[3D code data]
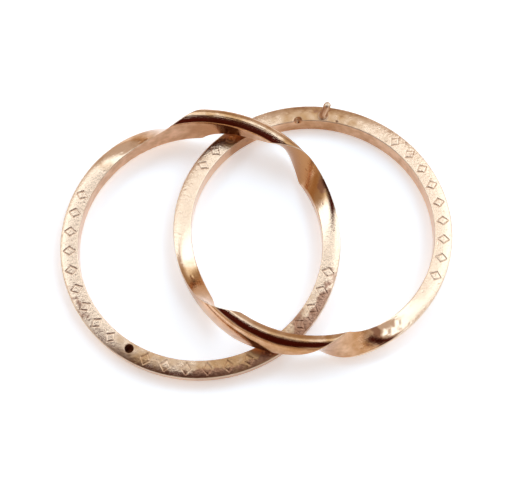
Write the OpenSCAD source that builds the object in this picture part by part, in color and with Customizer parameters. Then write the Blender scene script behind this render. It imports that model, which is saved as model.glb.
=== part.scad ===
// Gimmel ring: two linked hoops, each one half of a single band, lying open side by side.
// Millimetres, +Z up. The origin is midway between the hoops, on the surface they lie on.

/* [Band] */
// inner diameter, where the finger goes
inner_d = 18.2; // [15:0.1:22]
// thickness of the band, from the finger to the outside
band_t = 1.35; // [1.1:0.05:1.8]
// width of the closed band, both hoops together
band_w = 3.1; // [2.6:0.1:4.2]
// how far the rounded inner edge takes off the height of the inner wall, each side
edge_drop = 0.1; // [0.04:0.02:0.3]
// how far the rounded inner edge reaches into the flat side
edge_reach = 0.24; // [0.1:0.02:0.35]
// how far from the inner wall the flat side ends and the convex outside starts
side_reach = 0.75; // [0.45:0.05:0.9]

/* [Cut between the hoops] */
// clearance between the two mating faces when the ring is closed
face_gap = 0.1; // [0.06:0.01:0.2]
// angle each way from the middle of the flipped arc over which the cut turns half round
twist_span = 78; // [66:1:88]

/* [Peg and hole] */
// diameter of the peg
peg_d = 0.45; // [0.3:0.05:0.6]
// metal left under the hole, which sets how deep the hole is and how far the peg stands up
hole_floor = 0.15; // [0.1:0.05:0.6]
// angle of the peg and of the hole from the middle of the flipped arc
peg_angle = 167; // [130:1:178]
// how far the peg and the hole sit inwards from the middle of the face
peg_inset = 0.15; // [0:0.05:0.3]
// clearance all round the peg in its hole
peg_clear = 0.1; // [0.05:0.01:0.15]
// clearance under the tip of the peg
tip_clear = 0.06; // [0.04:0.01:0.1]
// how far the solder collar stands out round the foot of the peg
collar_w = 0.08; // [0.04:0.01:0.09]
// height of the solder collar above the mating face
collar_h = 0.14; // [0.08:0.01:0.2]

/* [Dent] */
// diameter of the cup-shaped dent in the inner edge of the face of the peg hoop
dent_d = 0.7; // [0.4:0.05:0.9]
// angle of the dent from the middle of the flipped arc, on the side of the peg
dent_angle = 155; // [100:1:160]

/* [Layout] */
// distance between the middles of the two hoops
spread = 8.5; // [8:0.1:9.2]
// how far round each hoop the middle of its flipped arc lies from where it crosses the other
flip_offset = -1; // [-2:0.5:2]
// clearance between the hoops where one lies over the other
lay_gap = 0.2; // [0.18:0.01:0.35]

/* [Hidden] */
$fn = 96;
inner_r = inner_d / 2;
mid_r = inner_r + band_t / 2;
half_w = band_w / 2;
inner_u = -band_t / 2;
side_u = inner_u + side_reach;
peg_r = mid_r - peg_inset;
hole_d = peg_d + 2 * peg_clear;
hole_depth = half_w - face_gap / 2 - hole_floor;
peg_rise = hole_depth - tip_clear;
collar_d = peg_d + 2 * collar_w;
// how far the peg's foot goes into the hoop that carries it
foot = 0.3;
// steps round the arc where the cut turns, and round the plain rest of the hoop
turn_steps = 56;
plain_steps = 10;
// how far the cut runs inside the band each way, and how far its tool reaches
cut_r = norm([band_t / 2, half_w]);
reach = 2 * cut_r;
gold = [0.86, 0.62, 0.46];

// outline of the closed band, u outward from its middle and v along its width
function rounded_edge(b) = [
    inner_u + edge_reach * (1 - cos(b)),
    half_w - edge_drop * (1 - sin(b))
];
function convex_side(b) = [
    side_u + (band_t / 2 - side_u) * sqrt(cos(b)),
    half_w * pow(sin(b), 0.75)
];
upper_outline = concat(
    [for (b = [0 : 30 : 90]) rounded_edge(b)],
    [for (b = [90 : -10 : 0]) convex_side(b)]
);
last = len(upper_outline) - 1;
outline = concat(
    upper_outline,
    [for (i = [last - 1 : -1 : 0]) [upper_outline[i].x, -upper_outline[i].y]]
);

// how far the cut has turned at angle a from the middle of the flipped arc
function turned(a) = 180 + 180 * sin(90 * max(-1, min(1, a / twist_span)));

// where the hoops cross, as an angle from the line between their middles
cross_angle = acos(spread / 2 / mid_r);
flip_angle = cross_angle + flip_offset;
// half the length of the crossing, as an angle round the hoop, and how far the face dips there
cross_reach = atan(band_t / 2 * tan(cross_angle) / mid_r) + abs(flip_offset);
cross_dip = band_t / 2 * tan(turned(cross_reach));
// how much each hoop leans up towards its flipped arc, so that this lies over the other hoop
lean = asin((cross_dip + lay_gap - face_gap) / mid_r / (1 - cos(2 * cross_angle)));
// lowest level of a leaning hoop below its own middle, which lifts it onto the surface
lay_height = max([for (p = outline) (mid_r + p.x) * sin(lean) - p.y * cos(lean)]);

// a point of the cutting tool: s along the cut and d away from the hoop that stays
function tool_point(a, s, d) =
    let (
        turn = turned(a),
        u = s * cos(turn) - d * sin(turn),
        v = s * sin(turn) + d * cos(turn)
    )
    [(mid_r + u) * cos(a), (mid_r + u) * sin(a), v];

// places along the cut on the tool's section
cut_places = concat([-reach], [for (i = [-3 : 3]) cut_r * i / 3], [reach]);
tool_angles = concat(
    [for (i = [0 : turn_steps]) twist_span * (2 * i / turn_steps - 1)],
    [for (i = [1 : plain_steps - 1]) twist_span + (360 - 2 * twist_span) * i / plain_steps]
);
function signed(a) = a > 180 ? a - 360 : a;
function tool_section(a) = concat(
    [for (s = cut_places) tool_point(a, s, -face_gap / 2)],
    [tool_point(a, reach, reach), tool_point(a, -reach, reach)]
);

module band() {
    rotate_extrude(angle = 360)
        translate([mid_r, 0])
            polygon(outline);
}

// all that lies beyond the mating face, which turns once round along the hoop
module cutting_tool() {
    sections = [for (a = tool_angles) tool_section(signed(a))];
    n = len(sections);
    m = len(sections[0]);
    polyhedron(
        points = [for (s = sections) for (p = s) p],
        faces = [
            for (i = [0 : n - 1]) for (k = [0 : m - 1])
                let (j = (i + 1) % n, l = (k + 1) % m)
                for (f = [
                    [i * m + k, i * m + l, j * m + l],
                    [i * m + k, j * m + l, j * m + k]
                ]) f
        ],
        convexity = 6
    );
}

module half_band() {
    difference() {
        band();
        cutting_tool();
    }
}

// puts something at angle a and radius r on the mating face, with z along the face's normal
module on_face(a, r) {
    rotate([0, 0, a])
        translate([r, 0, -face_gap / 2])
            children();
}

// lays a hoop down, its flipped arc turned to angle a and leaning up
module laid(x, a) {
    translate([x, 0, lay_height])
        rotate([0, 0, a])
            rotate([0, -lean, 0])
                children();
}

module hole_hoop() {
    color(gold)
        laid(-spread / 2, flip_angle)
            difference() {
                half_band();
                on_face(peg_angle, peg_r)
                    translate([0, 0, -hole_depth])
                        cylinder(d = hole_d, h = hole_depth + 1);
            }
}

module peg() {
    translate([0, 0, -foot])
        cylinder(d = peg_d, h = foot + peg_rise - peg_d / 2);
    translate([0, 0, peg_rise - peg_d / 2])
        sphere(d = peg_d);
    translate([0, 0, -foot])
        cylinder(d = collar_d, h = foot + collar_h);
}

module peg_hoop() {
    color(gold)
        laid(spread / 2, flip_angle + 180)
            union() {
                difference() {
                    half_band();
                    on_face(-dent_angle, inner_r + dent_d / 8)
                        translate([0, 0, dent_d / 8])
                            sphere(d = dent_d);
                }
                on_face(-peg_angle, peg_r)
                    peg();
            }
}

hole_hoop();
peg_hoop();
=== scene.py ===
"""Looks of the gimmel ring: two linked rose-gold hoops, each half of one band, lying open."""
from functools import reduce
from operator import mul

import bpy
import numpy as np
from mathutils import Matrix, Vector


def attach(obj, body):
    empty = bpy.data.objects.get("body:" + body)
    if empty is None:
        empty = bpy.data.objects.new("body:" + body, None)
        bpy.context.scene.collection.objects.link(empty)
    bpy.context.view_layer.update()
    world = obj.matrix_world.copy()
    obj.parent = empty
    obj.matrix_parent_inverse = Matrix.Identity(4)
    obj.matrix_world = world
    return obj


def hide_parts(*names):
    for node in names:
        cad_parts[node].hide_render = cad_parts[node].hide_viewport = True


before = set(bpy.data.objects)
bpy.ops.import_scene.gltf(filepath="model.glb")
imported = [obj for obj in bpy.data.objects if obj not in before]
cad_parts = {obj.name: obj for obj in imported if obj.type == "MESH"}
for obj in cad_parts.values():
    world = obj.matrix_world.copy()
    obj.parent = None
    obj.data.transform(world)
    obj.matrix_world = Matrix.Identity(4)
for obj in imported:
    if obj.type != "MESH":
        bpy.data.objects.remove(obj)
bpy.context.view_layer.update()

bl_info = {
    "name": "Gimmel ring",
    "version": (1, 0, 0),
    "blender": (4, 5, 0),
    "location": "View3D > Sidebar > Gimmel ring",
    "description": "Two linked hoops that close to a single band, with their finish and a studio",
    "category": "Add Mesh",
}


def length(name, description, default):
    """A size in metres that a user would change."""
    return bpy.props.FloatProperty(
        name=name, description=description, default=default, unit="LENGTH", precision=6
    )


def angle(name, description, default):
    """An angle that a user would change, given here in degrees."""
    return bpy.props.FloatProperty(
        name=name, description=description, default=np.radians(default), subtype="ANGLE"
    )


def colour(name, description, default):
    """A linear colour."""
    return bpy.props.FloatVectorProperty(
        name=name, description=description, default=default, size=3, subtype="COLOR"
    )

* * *

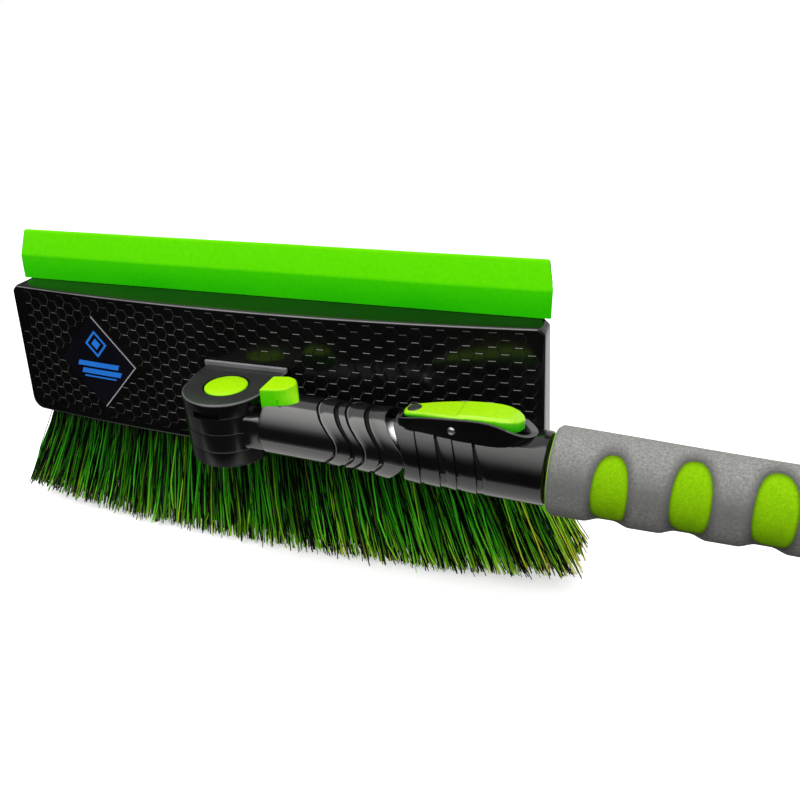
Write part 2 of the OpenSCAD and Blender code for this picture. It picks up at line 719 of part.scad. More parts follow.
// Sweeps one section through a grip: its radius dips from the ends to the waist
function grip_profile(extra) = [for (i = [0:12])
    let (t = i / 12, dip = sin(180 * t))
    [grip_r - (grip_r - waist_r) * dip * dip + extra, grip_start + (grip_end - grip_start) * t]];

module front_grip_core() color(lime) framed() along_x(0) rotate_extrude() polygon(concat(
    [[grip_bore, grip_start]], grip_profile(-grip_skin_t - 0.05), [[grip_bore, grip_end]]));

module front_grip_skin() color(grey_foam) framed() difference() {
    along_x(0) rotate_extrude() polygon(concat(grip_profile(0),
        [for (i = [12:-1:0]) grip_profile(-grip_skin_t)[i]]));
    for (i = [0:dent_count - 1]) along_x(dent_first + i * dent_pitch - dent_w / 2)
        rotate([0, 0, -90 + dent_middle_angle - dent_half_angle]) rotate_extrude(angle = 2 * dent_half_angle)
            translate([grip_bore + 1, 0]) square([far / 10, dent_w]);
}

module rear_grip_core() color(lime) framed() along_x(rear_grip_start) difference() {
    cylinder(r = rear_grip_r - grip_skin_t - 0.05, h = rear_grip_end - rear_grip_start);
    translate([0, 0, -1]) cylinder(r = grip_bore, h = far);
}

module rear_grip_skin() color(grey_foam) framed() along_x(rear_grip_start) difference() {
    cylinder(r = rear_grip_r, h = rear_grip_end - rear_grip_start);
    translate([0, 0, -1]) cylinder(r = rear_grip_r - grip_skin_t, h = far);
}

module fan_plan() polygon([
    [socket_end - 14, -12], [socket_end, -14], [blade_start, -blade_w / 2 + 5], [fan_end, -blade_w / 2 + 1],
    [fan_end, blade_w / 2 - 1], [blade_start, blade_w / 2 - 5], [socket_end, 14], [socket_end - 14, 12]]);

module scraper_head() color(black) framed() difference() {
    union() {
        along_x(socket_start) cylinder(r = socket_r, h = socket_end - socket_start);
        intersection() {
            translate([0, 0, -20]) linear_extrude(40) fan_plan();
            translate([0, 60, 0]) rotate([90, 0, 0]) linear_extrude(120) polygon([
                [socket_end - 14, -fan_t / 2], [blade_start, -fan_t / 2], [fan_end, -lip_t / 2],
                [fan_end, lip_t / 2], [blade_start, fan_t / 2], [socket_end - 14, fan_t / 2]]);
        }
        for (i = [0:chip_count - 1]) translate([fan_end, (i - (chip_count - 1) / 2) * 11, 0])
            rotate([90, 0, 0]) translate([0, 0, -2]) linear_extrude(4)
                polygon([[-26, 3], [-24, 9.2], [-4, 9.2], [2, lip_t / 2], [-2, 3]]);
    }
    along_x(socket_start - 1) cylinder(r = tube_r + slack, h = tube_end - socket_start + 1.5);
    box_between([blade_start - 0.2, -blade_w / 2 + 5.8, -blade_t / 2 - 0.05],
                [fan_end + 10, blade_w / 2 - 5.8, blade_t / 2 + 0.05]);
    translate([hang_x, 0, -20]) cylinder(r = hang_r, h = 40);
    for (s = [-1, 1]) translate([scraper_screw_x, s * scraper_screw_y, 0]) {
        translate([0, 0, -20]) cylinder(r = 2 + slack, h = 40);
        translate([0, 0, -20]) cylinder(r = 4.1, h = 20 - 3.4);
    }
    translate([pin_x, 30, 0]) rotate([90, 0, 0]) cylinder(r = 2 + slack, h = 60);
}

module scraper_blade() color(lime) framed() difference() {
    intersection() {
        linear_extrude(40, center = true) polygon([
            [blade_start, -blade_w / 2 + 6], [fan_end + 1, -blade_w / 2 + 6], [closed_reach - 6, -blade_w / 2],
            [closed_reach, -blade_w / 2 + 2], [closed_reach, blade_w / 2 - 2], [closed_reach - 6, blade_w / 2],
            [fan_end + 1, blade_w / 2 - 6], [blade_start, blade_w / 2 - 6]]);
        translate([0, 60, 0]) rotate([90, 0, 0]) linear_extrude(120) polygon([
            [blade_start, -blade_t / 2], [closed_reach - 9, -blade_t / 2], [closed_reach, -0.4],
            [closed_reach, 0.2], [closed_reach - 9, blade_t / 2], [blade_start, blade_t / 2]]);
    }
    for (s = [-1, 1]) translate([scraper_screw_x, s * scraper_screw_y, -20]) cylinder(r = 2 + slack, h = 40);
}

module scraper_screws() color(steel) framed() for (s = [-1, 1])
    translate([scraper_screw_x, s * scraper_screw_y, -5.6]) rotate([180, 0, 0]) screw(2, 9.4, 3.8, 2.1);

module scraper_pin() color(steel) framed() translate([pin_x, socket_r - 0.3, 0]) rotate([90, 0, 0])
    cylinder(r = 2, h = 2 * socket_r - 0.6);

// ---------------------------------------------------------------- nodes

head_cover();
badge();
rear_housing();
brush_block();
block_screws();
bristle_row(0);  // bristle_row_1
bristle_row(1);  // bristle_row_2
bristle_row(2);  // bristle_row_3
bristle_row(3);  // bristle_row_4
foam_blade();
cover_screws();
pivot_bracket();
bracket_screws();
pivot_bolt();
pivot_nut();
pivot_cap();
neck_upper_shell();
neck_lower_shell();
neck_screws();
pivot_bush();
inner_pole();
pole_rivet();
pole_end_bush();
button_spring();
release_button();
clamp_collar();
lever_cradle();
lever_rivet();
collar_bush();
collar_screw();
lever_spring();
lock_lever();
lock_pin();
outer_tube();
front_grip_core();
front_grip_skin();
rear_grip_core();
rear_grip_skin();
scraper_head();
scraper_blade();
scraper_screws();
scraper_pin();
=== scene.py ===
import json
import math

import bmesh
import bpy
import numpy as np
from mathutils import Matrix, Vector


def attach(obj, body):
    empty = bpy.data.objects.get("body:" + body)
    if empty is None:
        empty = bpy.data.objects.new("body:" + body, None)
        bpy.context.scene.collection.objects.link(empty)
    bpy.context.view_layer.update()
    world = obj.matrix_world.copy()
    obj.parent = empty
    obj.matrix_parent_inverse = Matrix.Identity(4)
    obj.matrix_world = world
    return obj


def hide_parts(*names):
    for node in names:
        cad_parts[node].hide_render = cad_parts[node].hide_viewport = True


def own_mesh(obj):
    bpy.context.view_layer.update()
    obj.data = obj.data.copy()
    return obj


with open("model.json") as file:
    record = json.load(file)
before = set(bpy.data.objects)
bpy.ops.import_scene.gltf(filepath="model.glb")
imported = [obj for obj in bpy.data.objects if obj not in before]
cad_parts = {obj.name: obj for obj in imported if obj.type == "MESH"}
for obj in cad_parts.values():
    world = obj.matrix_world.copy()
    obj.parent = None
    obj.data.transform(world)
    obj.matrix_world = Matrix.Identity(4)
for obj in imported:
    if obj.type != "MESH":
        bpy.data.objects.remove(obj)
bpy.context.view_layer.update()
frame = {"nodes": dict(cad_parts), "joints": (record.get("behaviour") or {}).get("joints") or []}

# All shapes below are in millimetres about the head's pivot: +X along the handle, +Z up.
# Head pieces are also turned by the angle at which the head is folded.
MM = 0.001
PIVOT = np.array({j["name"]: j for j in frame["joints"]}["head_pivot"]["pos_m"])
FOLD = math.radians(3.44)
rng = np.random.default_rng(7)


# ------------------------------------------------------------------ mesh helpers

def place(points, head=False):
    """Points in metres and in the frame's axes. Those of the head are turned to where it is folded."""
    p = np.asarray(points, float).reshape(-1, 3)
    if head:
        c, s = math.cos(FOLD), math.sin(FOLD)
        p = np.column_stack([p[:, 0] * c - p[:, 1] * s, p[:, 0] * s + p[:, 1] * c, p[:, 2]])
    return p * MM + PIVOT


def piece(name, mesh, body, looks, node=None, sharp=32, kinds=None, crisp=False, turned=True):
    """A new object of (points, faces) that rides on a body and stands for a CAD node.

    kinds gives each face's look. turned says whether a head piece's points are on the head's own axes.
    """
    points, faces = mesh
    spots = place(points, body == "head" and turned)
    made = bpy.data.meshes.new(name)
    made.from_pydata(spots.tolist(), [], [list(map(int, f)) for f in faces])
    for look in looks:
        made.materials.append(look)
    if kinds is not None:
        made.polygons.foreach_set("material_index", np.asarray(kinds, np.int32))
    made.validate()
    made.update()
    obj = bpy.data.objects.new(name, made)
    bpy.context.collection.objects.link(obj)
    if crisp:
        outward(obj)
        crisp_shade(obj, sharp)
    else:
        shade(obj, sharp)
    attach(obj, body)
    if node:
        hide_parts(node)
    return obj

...

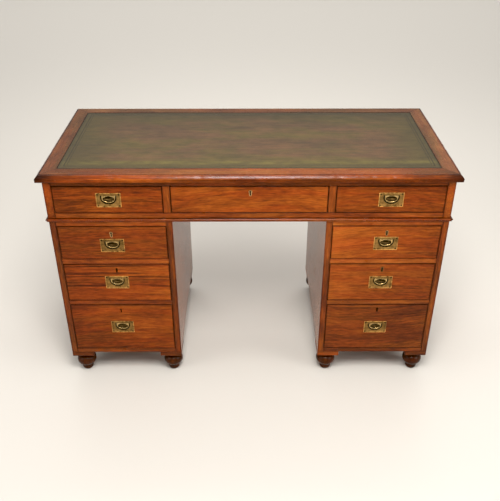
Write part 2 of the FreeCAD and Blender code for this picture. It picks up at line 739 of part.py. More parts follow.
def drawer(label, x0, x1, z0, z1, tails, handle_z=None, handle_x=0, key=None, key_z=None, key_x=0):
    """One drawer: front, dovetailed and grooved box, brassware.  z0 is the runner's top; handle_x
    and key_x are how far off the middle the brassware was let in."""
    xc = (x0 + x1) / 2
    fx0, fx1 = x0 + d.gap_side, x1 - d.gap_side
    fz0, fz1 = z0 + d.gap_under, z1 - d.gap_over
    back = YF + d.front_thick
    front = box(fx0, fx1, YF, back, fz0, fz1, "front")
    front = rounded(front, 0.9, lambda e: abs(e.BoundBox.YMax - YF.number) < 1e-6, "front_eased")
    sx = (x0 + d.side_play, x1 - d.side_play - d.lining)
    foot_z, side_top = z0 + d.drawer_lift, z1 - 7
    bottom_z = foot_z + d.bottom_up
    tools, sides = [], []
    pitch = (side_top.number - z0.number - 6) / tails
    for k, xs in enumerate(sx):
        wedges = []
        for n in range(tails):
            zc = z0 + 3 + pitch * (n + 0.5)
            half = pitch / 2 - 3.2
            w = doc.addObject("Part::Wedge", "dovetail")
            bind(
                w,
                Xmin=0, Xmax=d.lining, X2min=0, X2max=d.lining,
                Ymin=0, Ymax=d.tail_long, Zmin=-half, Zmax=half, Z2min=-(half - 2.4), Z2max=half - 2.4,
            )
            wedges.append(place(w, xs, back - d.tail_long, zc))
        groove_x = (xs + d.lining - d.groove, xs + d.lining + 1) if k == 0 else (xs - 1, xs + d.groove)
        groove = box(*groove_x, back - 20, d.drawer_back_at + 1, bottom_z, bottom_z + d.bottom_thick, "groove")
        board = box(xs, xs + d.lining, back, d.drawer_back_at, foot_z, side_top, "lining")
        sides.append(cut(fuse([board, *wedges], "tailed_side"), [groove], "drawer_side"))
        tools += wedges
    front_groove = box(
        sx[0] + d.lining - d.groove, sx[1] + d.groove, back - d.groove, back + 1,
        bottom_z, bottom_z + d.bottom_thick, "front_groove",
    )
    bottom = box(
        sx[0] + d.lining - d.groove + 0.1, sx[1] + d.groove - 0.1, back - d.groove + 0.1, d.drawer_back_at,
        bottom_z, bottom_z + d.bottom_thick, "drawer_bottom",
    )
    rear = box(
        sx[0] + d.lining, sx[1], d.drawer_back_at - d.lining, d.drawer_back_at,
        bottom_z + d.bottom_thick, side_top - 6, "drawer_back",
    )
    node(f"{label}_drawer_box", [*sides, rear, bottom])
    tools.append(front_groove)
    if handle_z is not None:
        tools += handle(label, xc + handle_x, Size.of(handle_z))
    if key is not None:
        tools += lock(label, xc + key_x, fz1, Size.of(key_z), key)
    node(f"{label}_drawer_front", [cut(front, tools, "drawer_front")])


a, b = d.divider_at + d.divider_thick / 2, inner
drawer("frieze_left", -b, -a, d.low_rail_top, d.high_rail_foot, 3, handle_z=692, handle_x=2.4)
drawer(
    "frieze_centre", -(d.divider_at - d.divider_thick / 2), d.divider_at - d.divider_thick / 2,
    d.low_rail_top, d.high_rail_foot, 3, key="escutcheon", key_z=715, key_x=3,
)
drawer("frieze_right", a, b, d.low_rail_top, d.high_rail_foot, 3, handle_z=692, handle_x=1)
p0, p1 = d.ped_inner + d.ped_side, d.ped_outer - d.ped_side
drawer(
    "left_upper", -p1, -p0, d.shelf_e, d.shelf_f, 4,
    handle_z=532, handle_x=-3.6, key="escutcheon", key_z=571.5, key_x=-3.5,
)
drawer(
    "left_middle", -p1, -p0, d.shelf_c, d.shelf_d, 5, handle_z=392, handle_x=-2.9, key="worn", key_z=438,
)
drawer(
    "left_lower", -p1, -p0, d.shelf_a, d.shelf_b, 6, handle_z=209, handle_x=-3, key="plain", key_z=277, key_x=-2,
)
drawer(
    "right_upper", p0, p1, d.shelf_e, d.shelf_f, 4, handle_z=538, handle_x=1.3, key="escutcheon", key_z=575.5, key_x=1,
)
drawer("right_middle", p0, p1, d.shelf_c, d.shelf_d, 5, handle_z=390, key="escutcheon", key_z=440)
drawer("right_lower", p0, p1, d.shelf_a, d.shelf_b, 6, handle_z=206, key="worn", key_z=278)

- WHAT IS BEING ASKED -
Exactly the lines above from the one with "outer_tube();" to the one with "return p * MM + PIVOT", both included, are to be quoted; leave the rest out.

- FINAL ANSWER -
outer_tube();
front_grip_core();
front_grip_skin();
rear_grip_core();
rear_grip_skin();
scraper_head();
scraper_blade();
scraper_screws();
scraper_pin();
=== scene.py ===
import json
import math

import bmesh
import bpy
import numpy as np
from mathutils import Matrix, Vector


def attach(obj, body):
    empty = bpy.data.objects.get("body:" + body)
    if empty is None:
        empty = bpy.data.objects.new("body:" + body, None)
        bpy.context.scene.collection.objects.link(empty)
    bpy.context.view_layer.update()
    world = obj.matrix_world.copy()
    obj.parent = empty
    obj.matrix_parent_inverse = Matrix.Identity(4)
    obj.matrix_world = world
    return obj


def hide_parts(*names):
    for node in names:
        cad_parts[node].hide_render = cad_parts[node].hide_viewport = True


def own_mesh(obj):
    bpy.context.view_layer.update()
    obj.data = obj.data.copy()
    return obj


with open("model.json") as file:
    record = json.load(file)
before = set(bpy.data.objects)
bpy.ops.import_scene.gltf(filepath="model.glb")
imported = [obj for obj in bpy.data.objects if obj not in before]
cad_parts = {obj.name: obj for obj in imported if obj.type == "MESH"}
for obj in cad_parts.values():
    world = obj.matrix_world.copy()
    obj.parent = None
    obj.data.transform(world)
    obj.matrix_world = Matrix.Identity(4)
for obj in imported:
    if obj.type != "MESH":
        bpy.data.objects.remove(obj)
bpy.context.view_layer.update()
frame = {"nodes": dict(cad_parts), "joints": (record.get("behaviour") or {}).get("joints") or []}

# All shapes below are in millimetres about the head's pivot: +X along the handle, +Z up.
# Head pieces are also turned by the angle at which the head is folded.
MM = 0.001
PIVOT = np.array({j["name"]: j for j in frame["joints"]}["head_pivot"]["pos_m"])
FOLD = math.radians(3.44)
rng = np.random.default_rng(7)


# ------------------------------------------------------------------ mesh helpers

def place(points, head=False):
    """Points in metres and in the frame's axes. Those of the head are turned to where it is folded."""
    p = np.asarray(points, float).reshape(-1, 3)
    if head:
        c, s = math.cos(FOLD), math.sin(FOLD)
        p = np.column_stack([p[:, 0] * c - p[:, 1] * s, p[:, 0] * s + p[:, 1] * c, p[:, 2]])
    return p * MM + PIVOT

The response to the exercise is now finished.